On the contrary, it noted that the "expectations" remained relatively positive, with sub-indices for "production/sales", "new orders" and "profits" all staying in expansionary territory in the fourth quarter last year.
"Taken together, these upbeat outcomes can be seen as indicating the strong likelihood of robust demand persisting through the first quarter of 2026 and beyond," the report said.
Hong Kong outperforms region
In terms of individual GBA city evaluations, the readings for Hong Kong were well above the survey average.
The GBAI noted that this confirmed that the city's economic rebound remained very much on course at year-end, with the "current performance" sub-index up 5.7 points to 57.9 and its "expectations" reading up 1.8 points to 55.4. Overall, this sustained recovery in growth momentum was seen as being driven by the city's "professional services" and "retail/wholesale" sectors.
Wing Chu, deputy director of research, HKTDC, said following the extension of the trade truce between the U.S. and China, business sentiment in Hong Kong continued to improve, allowing the city to outperform its peer cities across the GBA. "This strength stands in contrast to the broader moderation seen in the overall GBA indices amid persistent external uncertainties," he said.

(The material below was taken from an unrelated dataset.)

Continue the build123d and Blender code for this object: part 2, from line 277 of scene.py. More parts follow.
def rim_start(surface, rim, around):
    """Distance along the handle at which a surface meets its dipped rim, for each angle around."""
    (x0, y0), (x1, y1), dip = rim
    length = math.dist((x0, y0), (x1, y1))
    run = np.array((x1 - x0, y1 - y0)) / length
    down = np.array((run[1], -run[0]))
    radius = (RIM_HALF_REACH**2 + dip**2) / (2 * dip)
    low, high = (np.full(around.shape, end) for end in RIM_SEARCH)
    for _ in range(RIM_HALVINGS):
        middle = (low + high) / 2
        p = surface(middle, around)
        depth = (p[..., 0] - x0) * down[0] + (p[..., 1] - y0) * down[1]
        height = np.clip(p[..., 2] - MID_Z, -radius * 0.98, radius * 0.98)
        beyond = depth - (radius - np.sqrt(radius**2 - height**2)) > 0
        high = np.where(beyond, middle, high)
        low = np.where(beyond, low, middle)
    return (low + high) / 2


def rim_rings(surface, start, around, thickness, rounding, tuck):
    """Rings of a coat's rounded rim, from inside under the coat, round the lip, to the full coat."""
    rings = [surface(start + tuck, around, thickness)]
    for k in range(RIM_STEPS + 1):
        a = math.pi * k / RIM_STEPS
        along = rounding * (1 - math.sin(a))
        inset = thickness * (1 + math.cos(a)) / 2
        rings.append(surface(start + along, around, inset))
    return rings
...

"This recovery momentum in Hong Kong is expected to remain intact, supported by buoyant business activities and solid performance of the professional services sector – one of the key factors that underscore the city’' solid recovery trajectory," Chu further said.
Meanwhile, the deputy director of research, HKTDC, noted that the agency will continue to proactively support GBA enterprises and capitalise on opportunities in emerging markets, including those in the Middle East.
Middle East expansion
In order to get a greater understanding of the wider aspirations of GBA businesses, the survey also examined their interest in the expansion into the Middle East.
"Encouragingly, over half of the respondents (54.8%) had an active interest in expanding into the Middle East, with the UAE (53.9%) and Saudi Arabia (53.2%) selected as the top two priority markets," the report said.
Digging deeper into these findings, of the companies that have already started or are interested in expanding into the Middle East, nearly 60% were engaged in trading/ distribution activity. This was followed by manufacturing (42.7%) and logistics/ storage (28.3%).
Despite the widespread optimism over the emerging opportunities in the Middle East, many GBA businesses were also aware that they faced a number of challenges when it came to ensuring success.
The GBAI said overall, the top three concerns were "lack of understanding of local laws and regulations" (50.4%), "opaque local regulatory environment and restrictions on foreign investment" (43.1%) and "cultural and business differences" (42%).
Hunter Chan, economist, Greater China, Standard Chartered, said with increasingly complex geopolitical risks, global corporates not only actively diversify their supply chains but also explore new markets in recent years, thereby giving rise to numerous emerging trade corridors.
"The thematic survey found that the GBA corporates are interested in entering the Middle East, which aligns with Hong Kong Government's policy focus to set up the 'GoGlobal Task Force' to leverage Hong Kong's advantages as a 'go global' platform, and deepen economic ties with the Middle East."
"The survey also found that almost all respondents indicate that Hong Kong services are needed to help in expansion into the Middle East to address the challenges posed by local regulations and cultural differences," Chan added, noting that Hong Kong can further leverage its unique position as a 'super-connector,' becoming a springboard for enterprises to develop overseas markets.
The GBAI is a forward‑looking quarterly survey of more than 1,000 companies across the Greater Bay Area, covering sectors from manufacturing and trade to finance, professional services and technology. It tracks business sentiment and cross‑city dynamics in the region, helping investors and firms assess current conditions, gauge future prospects and shape their strategies for the GBA.